As a Gemunu Watch captain with just nine years military service, Lt. Col Sunil Peris was nominated by Army Commander Gen Dennis Perera to the Commander in Chief, the then President J.R. Jayewardene, who wanted the best officer the army had to raise an amorphous unit. This had no name and a nebulous role to ‘tackle aircraft hijacking and hostage taking’ which had proliferated exponentially in the 1970s. The C-in-C selected him. With initial trepidation at a task no one at such a young age and with limited experience had ever been entrusted, he accepted the daunting challenge with the exuberance, also the giddiness, of youth. He modelled it in time to become first the Commando squadron, then an elite Commando Regiment. It is a Brigade now of 4 regiments with a formidable reputation and battle history.
It is compelling reading by a radical thinker, a brilliant leader with exceptional talents and trainer of formidable men who survive the toughest ever selection process that prides itself on the numbers it rejects. It is profoundly instructive of the gruelling and challenging training that all potential Commandos take part in.

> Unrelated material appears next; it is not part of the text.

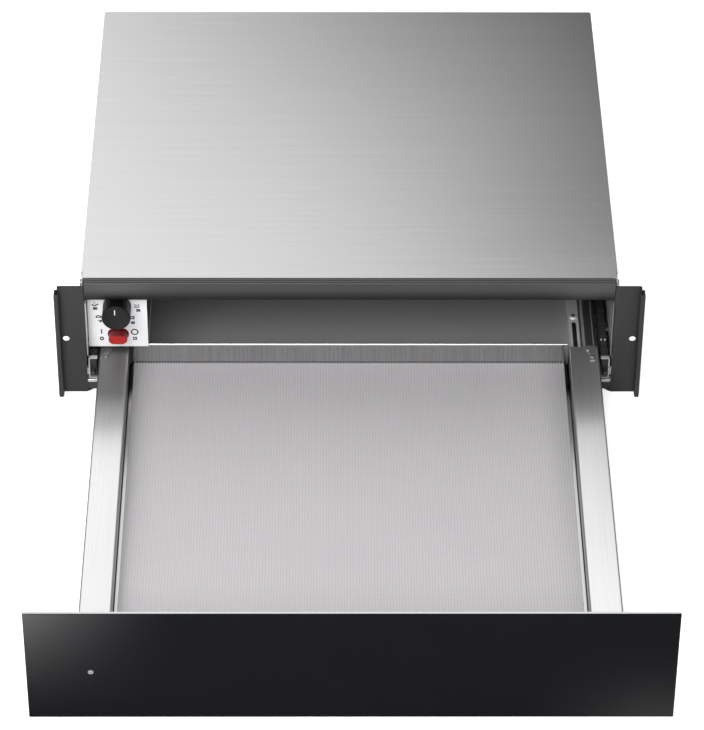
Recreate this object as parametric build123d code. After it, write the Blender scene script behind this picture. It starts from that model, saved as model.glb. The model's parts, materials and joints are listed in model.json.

It is a timely book with an eclectic sweep through selection and battle preparation. The training culminates in a 162km, six-day rapid approach march through jungle with river crossings carrying a weight of 30kg and a weapon. It starts from Nelum Oya, near Inginiyagala in Ampara via Thoppigala (Friars Hood), Maduru Oya, Dehiattekanda, Elehara, and Bakamuna to a hostage rescue action at Sigiriya airfield. Every inch of the route was reconnoitered by the Commander and Capt (later Brigadier) Vipul Botejue before the exercise began.
It is a thought provoking work, stimulating, edgy, topical with an ebb and flow that is unpretentious, passing scholarly but unidiomatic. It gives stirring accounts of operations with his men from start to finish; deep inside enemy lines in LTTE-occupied Jaffna. He could not have wished for more than to lead the men he trained and lived with into battle.
It is highly readable, in direct prose with subtle humour, fascinating with elegance, expertise and generous mention of all who joined in making the Commando. There will be few who fail to learn from these pages much that is new to them.
The author was well aware of unseen, envious forces that always shape fate. The book deals with evil men in power. The book is about inspiration and optimism in the face of negativity among a few of the Army’s corridor guerillas and milk bar Clausewitz.
It brings out the unvarnished truth of anguish, heroism, stupidity, desperate courage and the savagery of combat. It is factual and credible. It is a book military officers and patriots who are not scoundrels must read. Had there been extracts from war diaries, too, they would have added much to the narrative. The Commandos would in time together with the Special Forces, raised by another Thomian Major (later Major General) Gamini Hettiarachchi, be the Army’s strategic reserve and pride.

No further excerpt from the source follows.